Eine entscheidende Bedeutung für eine vorteilhafte psychosoziale Entwicklung nichtbehinderter Kinder nimmt die Familienatmosphäre ein, welche geprägt sein sollte von einem guten Familienzusammenhalt, einer stabilen elterlichen Partnerschaft und einer angemessenen Streitkultur (vgl. Hackenberg 2008: 103).
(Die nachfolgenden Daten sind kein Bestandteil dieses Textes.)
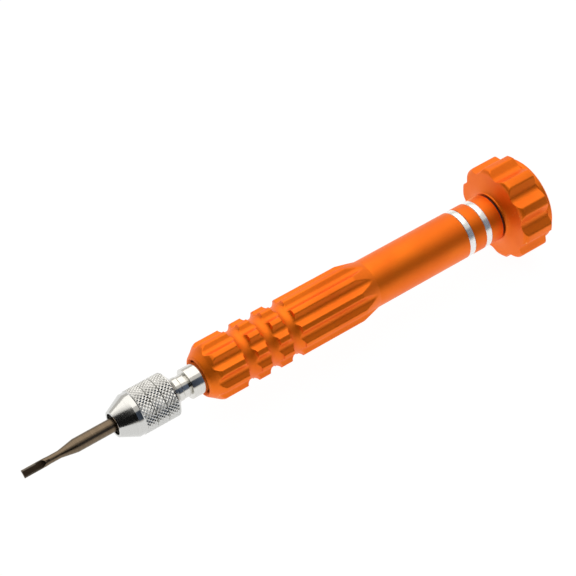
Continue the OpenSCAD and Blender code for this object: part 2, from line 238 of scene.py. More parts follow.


# %% [markdown]
# ## Shader groups
#
# Three effects turn up on more than one metal, so each is a node group that is built once and placed in
# every material that needs it, with that material's own numbers. They only put out masks and heights.
# The shader itself stays in the material.
#
# * **turning marks**: fine rings left by the lathe. They are noise that is stretched hard round the
#   axis: it changes quickly along X and hardly at all round the part.
# * **blasted skin**: the tiny even grain of bead-blasted, anodised aluminium.
# * **edge and dirt**: brighter edges from Geometry's Pointiness, a painted highlight on the orange parts
#   and worn edges on the bits, and faint handling smudges.

# %% Helpers for node trees
def add_node(tree, kind, inputs=None, **settings):
    """A node with its settings and input values or links."""
    node = tree.nodes.new(kind)
    for key, value in settings.items():
        setattr(node, key, value)
    for key, value in (inputs or {}).items():
        if isinstance(value, bpy.types.NodeSocket):
            tree.links.new(value, node.inputs[key])
        else:
            node.inputs[key].default_value = value
    return node


def new_group(name, inputs, outputs):
    """An empty shader node group with named inputs and outputs."""
    group = bpy.data.node_groups.new(name, "ShaderNodeTree")
    for label, kind, default in inputs:
        socket = group.interface.new_socket(name=label, in_out="INPUT", socket_type=kind)
        socket.default_value = default
    for label, kind in outputs:
        group.interface.new_socket(name=label, in_out="OUTPUT", socket_type=kind)
    return group, group.nodes.new("NodeGroupInput").outputs, group.nodes.new("NodeGroupOutput").inputs


def math_node(tree, operation, first, second=0.0):
    """A Math node's output socket."""
    return add_node(tree, "ShaderNodeMath", {0: first, 1: second}, operation=operation).outputs[0]


def scaled_position(tree, along, across):
    """Object position multiplied by one number along the tool and another across it."""
    position = add_node(tree, "ShaderNodeTexCoord").outputs["Object"]
    split = add_node(tree, "ShaderNodeSeparateXYZ", {0: position})
    return add_node(tree, "ShaderNodeCombineXYZ", {
        "X": math_node(tree, "MULTIPLY", split.outputs["X"], along),
        "Y": math_node(tree, "MULTIPLY", split.outputs["Y"], across),
        "Z": math_node(tree, "MULTIPLY", split.outputs["Z"], across),
    }).outputs[0]


# %% Turning marks
turning, given, out = new_group(
    "turning_marks",
    [("Rings per metre", "NodeSocketFloat", 6000.0), ("Round the part", "NodeSocketFloat", 60.0),
     ("Detail", "NodeSocketFloat", 3.0)],
    [("Height", "NodeSocketFloat"), ("Streaks", "NodeSocketFloat")])
rings = add_node(turning, "ShaderNodeTexNoise", {
    "Vector": scaled_position(turning, given["Rings per metre"], given["Round the part"]),
    "Scale": 1.0, "Detail": given["Detail"], "Roughness": 0.6})
streaks = add_node(turning, "ShaderNodeMapRange", {
    "Value": rings.outputs[0], "From Min": 0.35, "From Max": 0.65})
turning.links.new(rings.outputs[0], out["Height"])
turning.links.new(streaks.outputs[0], out["Streaks"])

# %% Blasted skin
blasted, given, out = new_group(
    "blasted_skin",
    [("Grain per metre", "NodeSocketFloat", 9000.0), ("Cloud per metre", "NodeSocketFloat", 120.0)],
    [("Height", "NodeSocketFloat"), ("Cloud", "NodeSocketFloat")])
place = add_node(blasted, "ShaderNodeTexCoord").outputs["Object"]
grain = add_node(blasted, "ShaderNodeTexNoise", {
    "Vector": place, "Scale": given["Grain per metre"], "Detail": 2.0, "Roughness": 0.7})
cloud = add_node(blasted, "ShaderNodeTexNoise", {
    "Vector": place, "Scale": given["Cloud per metre"], "Detail": 4.0, "Roughness": 0.55})
spread = add_node(blasted, "ShaderNodeMapRange", {
    "Value": cloud.outputs[0], "From Min": 0.35, "From Max": 0.65})
blasted.links.new(grain.outputs[0], out["Height"])
blasted.links.new(spread.outputs[0], out["Cloud"])

# %% Painted rim highlight, edge wear and smudges
rim_highlight_and_wear, given, out = new_group(
    "edge_and_dirt",
    [("Edge start", "NodeSocketFloat", 0.52), ("Edge end", "NodeSocketFloat", 0.60),
     ("Smudge per metre", "NodeSocketFloat", 260.0)],
    [("Edge", "NodeSocketFloat"), ("Smudge", "NodeSocketFloat")])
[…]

4.2 Behinderungsart und –schwere
Inwieweit Art und Schwere der Behinderung eines Kindes Einfluss auf die Geschwister haben, lässt sich nicht genau formulieren, da die Meinungen in der Literatur sehr differieren. Ungeachtet dessen sind die Familienatmosphäre und die soziale Eingliederung der Familie sowie ihre finanziellen Verhältnisse in Betracht zu ziehen (vgl. Hornung 2010: 33).
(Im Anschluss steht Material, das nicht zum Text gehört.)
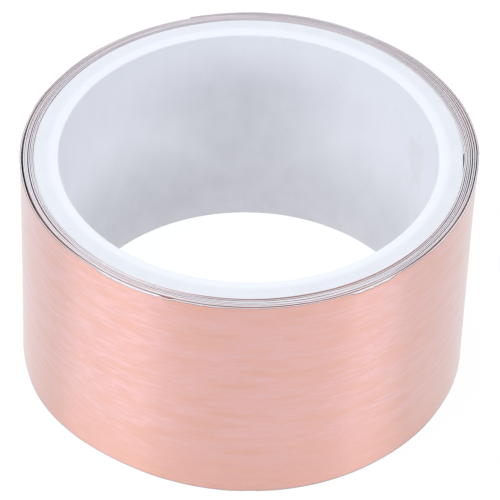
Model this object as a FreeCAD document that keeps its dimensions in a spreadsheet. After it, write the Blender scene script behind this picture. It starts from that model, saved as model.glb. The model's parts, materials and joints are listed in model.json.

So stellt Achilles fest, dass „nicht die Behinderung an sich, sondern die Art des Umgangs damit bestimmt, welche Auswirkungen die Behinderung auf die einzelnen Familienmitglieder hat“ (vgl. Achilles 2002: 107). Dagegen ist Kasten (1993) der Ansicht, je schwerer sich die Behinderung darstellt, desto nachteiliger und problematischer wirkt sich das auf die Geschwister aus. Empirische Studien von Hackenberg (1992) bestätigen diese Aussage. Andererseits berichten Kinder mit einem schwermehrfachbehinderten Geschwister positiver über ihre Einstellung und Beziehung im Vergleich zu leichter behinderten Geschwister (vgl. Schaback 2003: 67). Dennoch gibt es neben diesen subjektiven Bewertungen auch objektive Argumente, die klärend für eine bessere oder schwerere Erträglichkeit der Behinderung stehen. So leiden nichtbehinderte Kinder aggressiver und unruhiger Geschwister eher an psychoneurologischen Schädigungen (vgl. Achilles 2002: 108). Demnach ist an dieser Stelle die Unterscheidung zwischen geistiger, körperlicher und schwermehrfacher Behinderung unumgänglich.
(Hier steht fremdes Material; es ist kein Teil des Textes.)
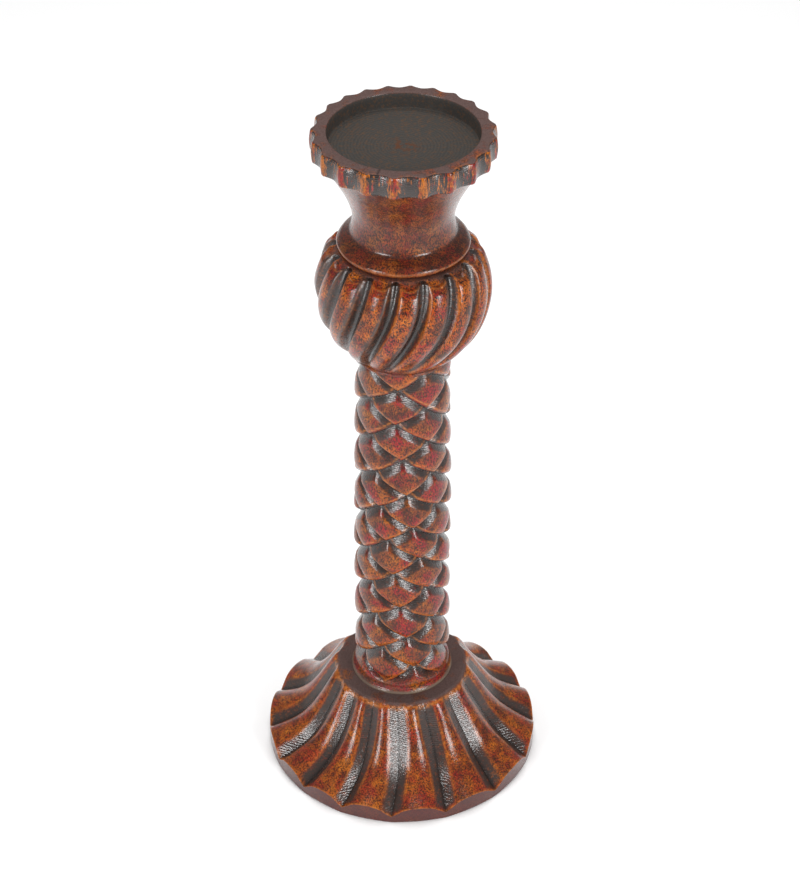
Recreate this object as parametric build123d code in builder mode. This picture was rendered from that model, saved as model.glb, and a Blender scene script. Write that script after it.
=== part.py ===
"""A carved and turned wooden candlestick for a pillar candle.

Four carved pieces stand on each other: base, column, bulb and candle cup.
Each joint is a plain face with a glued beech dowel through its middle.
Millimetres, +Z up. The origin is the middle of the base's underside.
The front of the candlestick looks along -Y.
"""

import os
from math import cos, radians, sin, sqrt

from build123d import *

os.makedirs("parts", exist_ok=True)

# Base: a turned foot whose skirt is carved into lobes with grooves between them
base_diameter = 117.0
base_height = 40.5
rim_band_height = 3.5
seat_diameter = 54.8
skirt_sweep = 1.65
lobe_count = 16
lobe_top_relief = 2.2
lobe_rim_relief = 6.3
lobe_waver = 3.2
lobe_turn = -91.2

# Column: a spindle carved with crossing spiral grooves into rows of diamonds
column_length = 165.0
column_foot_diameter = 41.0
column_top_diameter = 38.8
foot_band_diameter = 43.4
foot_band_height = 6.5
groove_pitch = 76.6
rising_grooves = 4
falling_grooves = 5
rising_floor_radius = 17.3
falling_floor_radius = 17.9
ledge_height = 2.6
rising_bevel_height = 11.5
falling_bevel_height = 9.0
crossing_height = 163.0
crossing_angle = -92.0

# Bulb: a collar and a ball carved with swirling gadroons
collar_diameter = 39.6
collar_height = 1.5
ball_radius = 34.5
ball_centre_rise = 29.0
ball_height = 47.5
gadroon_count = 16
gadroon_share = 0.6
gadroon_groove_depth = 3.0
gadroon_crown = 0.7
gadroon_swirl = 37.0
gadroon_angle = -73.7
ball_sections = 20

# Candle cup: a shoulder, a waisted neck and a fluted rim around the candle's recess
shoulder_diameter = 51.8
shoulder_lip = 1.4
shoulder_height = 6.5
neck_foot_diameter = 41.0
neck_diameter = 39.4
neck_rise = 13.0
throat_diameter = 60.0
cup_height = 50.5
rim_diameter = 71.2
rim_height = 9.5
rim_crown = 0.5
recess_diameter = 57.9
recess_depth = 6.5
flute_count = 22
flute_width = 8.6
flute_depth = 2.4
flute_waver = 5.5

# Dowels, their bores and the glue's room
dowel_diameter = 12.0
dowel_chamfer = 1.0
glue_gap = 0.1
end_gap = 1.0
base_dowel_length = 44.0
column_dowel_length = 40.0
cup_dowel_length = 32.0

# Heights of the joints
column_foot = base_height
column_top = column_foot + column_length
ball_bottom = column_top + collar_height
bulb_top = ball_bottom + ball_height
cup_top = bulb_top + cup_height

bore_radius = dowel_diameter / 2 + glue_gap
standing = (Align.CENTER, Align.CENTER, Align.MIN)


def at(radius, angle):
    """The point of a level outline at a radius and an angle in degrees from +X."""
    return (radius * cos(radians(angle)), radius * sin(radians(angle)))


def lobe_angle(index):
    """The angle of a skirt groove: the carver's spacing wavers twice in a turn."""
    even = 360 * index / lobe_count
    return even + lobe_turn - lobe_waver * cos(radians(2 * even))


def skirt_radii(share):
    """The groove's and the crown's radius at a share of the skirt's height."""
    seat_radius = seat_diameter / 2
    fall = 1 - share
    groove = seat_radius + (base_diameter / 2 - seat_radius) * fall**skirt_sweep
    crown = groove + lobe_top_relief + lobe_rim_relief * fall**3
    return groove, crown


def ball_radius_at(height):
    """The ball's radius at a height above the column."""
    return sqrt(ball_radius**2 - (height - ball_centre_rise - collar_height) ** 2)


def bore(joint_height, length, sign):
    """A dowel bore of half a dowel and its end gap, up or down from a joint."""
    depth = length / 2 + end_gap
    with Locations((0, 0, joint_height + min(0, sign * depth))):
        Cylinder(bore_radius, depth, align=standing, mode=Mode.SUBTRACT)


# Base: lobed sections lofted up the skirt, trimmed by the turned rim
skirt_levels = (0.0, 0.13, 0.27, 0.42, 0.6, 0.8, 1.0)
skirt_height = base_height - rim_band_height
with BuildPart() as base:
    for share in skirt_levels:
        groove_radius, crown_radius = skirt_radii(share)
        with BuildSketch(Plane.XY.offset(rim_band_height + share * skirt_height)):
            with BuildLine():
                for i in range(lobe_count):
                    start = lobe_angle(i)
                    end = lobe_angle(i + 1)
                    ThreePointArc(
                        at(groove_radius, start),
                        at(crown_radius, (start + end) / 2),
                        at(groove_radius, end),
                    )
            make_face()
    loft()
    with Locations((0, 0, rim_band_height)):
        Cylinder(base_diameter / 2, skirt_height, align=standing, mode=Mode.INTERSECT)
    Cylinder(base_diameter / 2, rim_band_height, align=standing)
    bore(base_height, base_dowel_length, -1)
base.part.label = "base"
export_step(base.part, "parts/base.step")


def spiral_groove(floor_radius, bevel_height, lefthand):
    """One groove's cutter: a steep ledge above its floor and a rounded bevel below."""
    start = column_foot - 2 * ledge_height
    outside = foot_band_diameter / 2
    middle = (floor_radius + outside) / 2
    with BuildPart() as groove:
        with BuildLine() as path:
            Helix(
                pitch=groove_pitch,
                height=column_length + 2 * bevel_height,
                radius=floor_radius,
                center=(0, 0, start),
                lefthand=lefthand,
            )
        with BuildSketch(Plane.XZ):
            with BuildLine():
                floor = (floor_radius, start)
                upper = (outside, start + ledge_height)
                lower = (outside, start - bevel_height)
                Line(floor, upper)
                Line(upper, lower)
                ThreePointArc(lower, (middle + 0.4, start - 0.36 * bevel_height), floor)
            make_face()
        sweep(path=path.wire(), is_frenet=True)
    return groove.part


def start_angle(hand):
    """Where a groove starts so that it passes the front crossing."""
    start = column_foot - 2 * ledge_height
    return crossing_angle - hand * 360 * (crossing_height - start) / groove_pitch


# Column: a slightly tapered spindle, carved, on a plain foot band
rising_cutter = spiral_groove(rising_floor_radius, rising_bevel_height, False)
falling_cutter = spiral_groove(falling_floor_radius, falling_bevel_height, True)
with BuildPart() as column:
    with BuildSketch(Plane.XZ):
        with BuildLine():
            Polyline(
                (0, column_foot),
                (column_foot_diameter / 2, column_foot),
                (column_top_diameter / 2, column_top),
                (0, column_top),
                close=True,
            )
        make_face()
    revolve(axis=Axis.Z)
    with PolarLocations(0, falling_grooves, start_angle=start_angle(-1)):
        add(falling_cutter, mode=Mode.SUBTRACT)
    with PolarLocations(0, rising_grooves, start_angle=start_angle(1)):
        add(rising_cutter, mode=Mode.SUBTRACT)
    with Locations((0, 0, column_foot)):
        Cylinder(foot_band_diameter / 2, foot_band_height, align=standing)
    bore(column_foot, base_dowel_length, 1)
    bore(column_top, column_dowel_length, -1)
column.part.label = "column"
export_step(column.part, "parts/column.step")


def gadroon_outline(radius, depth, turn):
    """One level of the ball: crowned gadroons with hollow grooves between them."""
    pitch = 360 / gadroon_count
    half_lobe = gadroon_share * pitch / 2
    for i in range(gadroon_count):
        middle = turn + i * pitch
        next_start = middle + pitch - half_lobe
        ThreePointArc(
            at(radius, middle - half_lobe),
            at(radius + gadroon_crown, middle),
            at(radius, middle + half_lobe),
        )
        ThreePointArc(
            at(radius, middle + half_lobe),
            at(radius - depth, middle + pitch / 2),
            at(radius, next_start),
        )


# Bulb: swirling sections lofted up the ball, on a plain turned collar
with BuildPart() as bulb:
    for level in range(ball_sections + 1):
        share = level / ball_sections
        rise = collar_height + share * ball_height
        radius = ball_radius_at(rise) - gadroon_crown
        depth = gadroon_groove_depth * sqrt(sin(radians(30 + 120 * share)))
        turn = gadroon_angle - gadroon_swirl * (1 - share) ** 1.8
        with BuildSketch(Plane.XY.offset(column_top + rise)):
            with BuildLine():
                gadroon_outline(radius, depth, turn)
            make_face()
    loft()
    with Locations((0, 0, column_top)):
        Cylinder(collar_diameter / 2, collar_height, align=standing)
    bore(column_top, column_dowel_length, 1)
    bore(bulb_top, cup_dowel_length, -1)
bulb.part.label = "bulb"
export_step(bulb.part, "parts/bulb.step")

# Candle cup: turned shoulder, neck and rim, with a recess for the candle's foot
with BuildPart() as candle_cup:
    with BuildSketch(Plane.XZ):
        with BuildLine():
            lip_radius = shoulder_diameter / 2
            neck_foot = (neck_foot_diameter / 2, bulb_top + shoulder_height)
            neck = (neck_diameter / 2, bulb_top + neck_rise)
            throat = (throat_diameter / 2, cup_top - rim_height - 0.5)
            rim_low = (rim_diameter / 2 - rim_crown, cup_top - rim_height)
            rim_top = (rim_diameter / 2 - rim_crown, cup_top)
            recess_floor = cup_top - recess_depth
            Line((0, bulb_top), (lip_radius - shoulder_lip, bulb_top))
            Line((lip_radius - shoulder_lip, bulb_top), (lip_radius, bulb_top + shoulder_lip))
            Line((lip_radius, bulb_top + shoulder_lip), neck_foot)
            Spline(neck_foot, neck, throat, tangents=((-0.3, 1), (1, 1)))
            Line(throat, rim_low)
            ThreePointArc(rim_low, (rim_diameter / 2, cup_top - rim_height / 2), rim_top)
            Line(rim_top, (recess_diameter / 2, cup_top))
            Line((recess_diameter / 2, cup_top), (recess_diameter / 2, recess_floor))
            Line((recess_diameter / 2, recess_floor), (0, recess_floor))
            Line((0, recess_floor), (0, bulb_top))
        make_face()
    revolve(axis=Axis.Z)
    # Upright flutes around the rim, a little closer together at the back
    half_width = flute_width / 2
    flute_radius = (half_width**2 + flute_depth**2) / (2 * flute_depth)
    flute_axis = rim_diameter / 2 - flute_depth + flute_radius
    for i in range(flute_count):
        even = 360 * i / flute_count
        with BuildSketch(Plane.XY.offset(cup_top)):
            with Locations(at(flute_axis, even - 87 + flute_waver * sin(radians(even)))):
                Circle(flute_radius)
        extrude(amount=-rim_height, mode=Mode.SUBTRACT)
    bore(bulb_top, cup_dowel_length, 1)
candle_cup.part.label = "candle_cup"
export_step(candle_cup.part, "parts/candle_cup.step")

# Dowels: chamfered pins, each centred on its joint
dowels = (
    ("base_dowel", column_foot, base_dowel_length),
    ("column_dowel", column_top, column_dowel_length),
    ("cup_dowel", bulb_top, cup_dowel_length),
)
for name, joint_height, length in dowels:
    with BuildPart() as dowel:
        with Locations((0, 0, joint_height)):
            Cylinder(dowel_diameter / 2, length)
        ends = dowel.edges().filter_by(GeomType.CIRCLE)
        chamfer(ends, dowel_chamfer)
    dowel.part.label = name
    export_step(dowel.part, f"parts/{name}.step")
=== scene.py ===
# %% [markdown]
# A carved candlestick, finished around its fixed frame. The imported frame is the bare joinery: four turned
# and carved pieces and three hidden dowels, in metres, standing on the floor at z = 0. It already has the
# right sizes, so it is loaded first and never changed. The looks are built around it, piece by piece.

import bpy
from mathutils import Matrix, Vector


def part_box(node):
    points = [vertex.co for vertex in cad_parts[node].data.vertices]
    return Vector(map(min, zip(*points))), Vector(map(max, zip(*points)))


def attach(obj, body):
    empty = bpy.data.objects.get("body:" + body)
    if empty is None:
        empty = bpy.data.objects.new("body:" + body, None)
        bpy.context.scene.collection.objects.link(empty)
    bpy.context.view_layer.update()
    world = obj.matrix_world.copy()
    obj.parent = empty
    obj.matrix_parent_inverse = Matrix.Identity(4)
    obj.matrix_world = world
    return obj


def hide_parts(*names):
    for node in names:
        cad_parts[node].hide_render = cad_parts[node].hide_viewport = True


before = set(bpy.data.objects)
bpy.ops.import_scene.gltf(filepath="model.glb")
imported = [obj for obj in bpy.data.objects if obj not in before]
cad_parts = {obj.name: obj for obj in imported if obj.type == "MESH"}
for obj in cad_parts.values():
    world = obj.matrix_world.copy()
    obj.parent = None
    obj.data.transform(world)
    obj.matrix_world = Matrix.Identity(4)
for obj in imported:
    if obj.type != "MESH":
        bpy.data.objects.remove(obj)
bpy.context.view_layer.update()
print("nodes:", sorted(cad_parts))

# %% Tools for the lesson
from math import radians, sqrt

import bpy
import numpy as np
from mathutils import Vector, noise

mm = 0.001
foot_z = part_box("column")[0].z
column_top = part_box("column")[1].z
bulb_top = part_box("bulb")[1].z
cup_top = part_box("candle_cup")[1].z
base_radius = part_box("base")[1].x
print("joints at", [round(z / mm, 1) for z in (foot_z, column_top, bulb_top, cup_top)], "mm")

# %% [markdown]
# Every piece starts on the lathe, and a lathe only knows an outline: a line of radii and heights. A maker
# draws it with a few points and a steady hand. Here a smooth line is led through those few points and cut
# into short even steps, because the carving that follows needs many small faces to bite into.


# %% A smooth outline through a few points
def smooth_line(points, steps):
    """A rounded line through given (radius, height) points in mm, cut into even steps, in metres."""
    spots = [points[0], *points, points[-1]]
    line = []
    for a, b, c, d in zip(spots, spots[1:], spots[2:], spots[3:]):
        a, b, c, d = (np.array(p, float) for p in (a, b, c, d))
        for t in np.linspace(0, 1, 24, endpoint=False):
            straight = (c - a) * t / 2
            bend = (2 * a - 5 * b + 4 * c - d) * t**2 / 2
            twist = (3 * b - a - 3 * c + d) * t**3 / 2
            line.append(b + straight + bend + twist)
    line = np.array([*line, points[-1]]) * mm
    length = np.concatenate([[0], np.cumsum(np.linalg.norm(np.diff(line, axis=0), axis=1))])
    even = np.linspace(0, length[-1], steps + 1)
    return np.stack([np.interp(even, length, line[:, 0]), np.interp(even, length, line[:, 1])], axis=1)


# %% [markdown]
# On a real lathe the wood spins against the tool. The same form grows here from one ring of points: the
# ring is extruded step by step up the outline and scaled to each radius, and its two ends are drawn
# together on the axis, so that the blank is one closed skin. Spin would make the same shape but leave a
# seam where it closes.


# %% Turn a blank from its outline
def turn(name, outline, around):
    """A closed turned blank: outline is a list of (radius, height) in metres, from the bottom to the top."""
    bpy.ops.object.select_all(action="DESELECT")
    radius, height = outline[0]
    bpy.ops.mesh.primitive_circle_add(vertices=around, radius=radius, location=(0, 0, 0))
    blank = bpy.context.object
    blank.name = name
    bpy.ops.object.mode_set(mode="EDIT")
    bpy.ops.mesh.select_mode(type="VERT")
    bpy.ops.mesh.select_all(action="SELECT")
    bpy.ops.transform.translate(value=(0, 0, height))
    for next_radius, next_height in outline[1:]:
        bpy.ops.mesh.extrude_region_move(TRANSFORM_OT_translate={"value": (0, 0, next_height - height)})
        scale = next_radius / radius
        bpy.ops.transform.resize(value=(scale, scale, 1), center_override=(0, 0, next_height))
        radius, height = next_radius, next_height
    # The last ring is drawn to a point on the axis, and then the first, which is the only open edge left
    bpy.ops.mesh.merge(type="CENTER")
    bpy.ops.mesh.select_all(action="DESELECT")
    bpy.ops.mesh.select_non_manifold()
    bpy.ops.mesh.merge(type="CENTER")
    bpy.ops.mesh.select_all(action="SELECT")
    bpy.ops.mesh.normals_make_consistent(inside=False)
    bpy.ops.object.mode_set(mode="OBJECT")
    return blank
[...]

Die geistige Behinderung eines Geschwisters ist für die gesunden Kinder schwer nachzuempfinden, da sie einerseits Angst haben auch daran zu erkranken und zum anderen in der Öffentlichkeit sehr unsicher (vgl. Hornung 2010: 32) und ihnen ihre Geschwister durch bestimmte abnorme Verhaltensweisen peinlich sind (vgl. Achilles 2002: 108). Diesbezüglich äußerte sich eine befragte Jugendliche Achilles, dass sie sich gewünscht hätte, ihr Bruder würde im Rollstuhl sitzen. So müsste sie durch die offensichtliche Behinderung nicht die Blicke Außenstehender ertragen (vgl. ebd. 109), gemäß der Behauptung Achilles: „Es scheint sich auch leichter mit einer Behinderung zu leben, die deutlich sichtbar ist“ (vgl. ebd. 108). Andere befragte und zugleich betroffene Kinder hingegen ziehen eine geistige Behinderung vor, da sie den Familienalltag weniger einschränkt und die Teilnahme an familiären Aktivitäten einfacher ist, als bei körperbehinderten Kindern wo oftmals bauliche Vorgaben zu Einschränkungen führen. Zudem schätzen die Kinder körperbehinderter Geschwister die unumschränkte gegenseitige Kommunikation (vgl. Grünzinger 2005: 20) und das bessere gesellschaftliche Verständnis im Vergleich zur geistigen Behinderung (vgl. Schaback 2003: 38). Wie schon in Kapitel 3 benannt, ist die gesellschaftliche Reaktion auf eine Behinderung das Problem. Insofern ist eine gesamtgesellschaftliche Bewusstseinserweiterung zum Abbau von Vorbehalten im Umgang mit Behinderung von Nöten (vgl. Hornung 2010: 33).
[...]
[1] Internationale Klassifikation der Funktionsfähigkeit, Behinderung und Gesundheit (deutsche Übersetzung)
[2] Internationale statistische Klassifikation der Krankheiten und verwandter Gesundheitsprobleme (deutsche Übersetzung)
[3] Besonders intensive emotionale Zweierbeziehung (vgl. Stangl 2012 o. A.)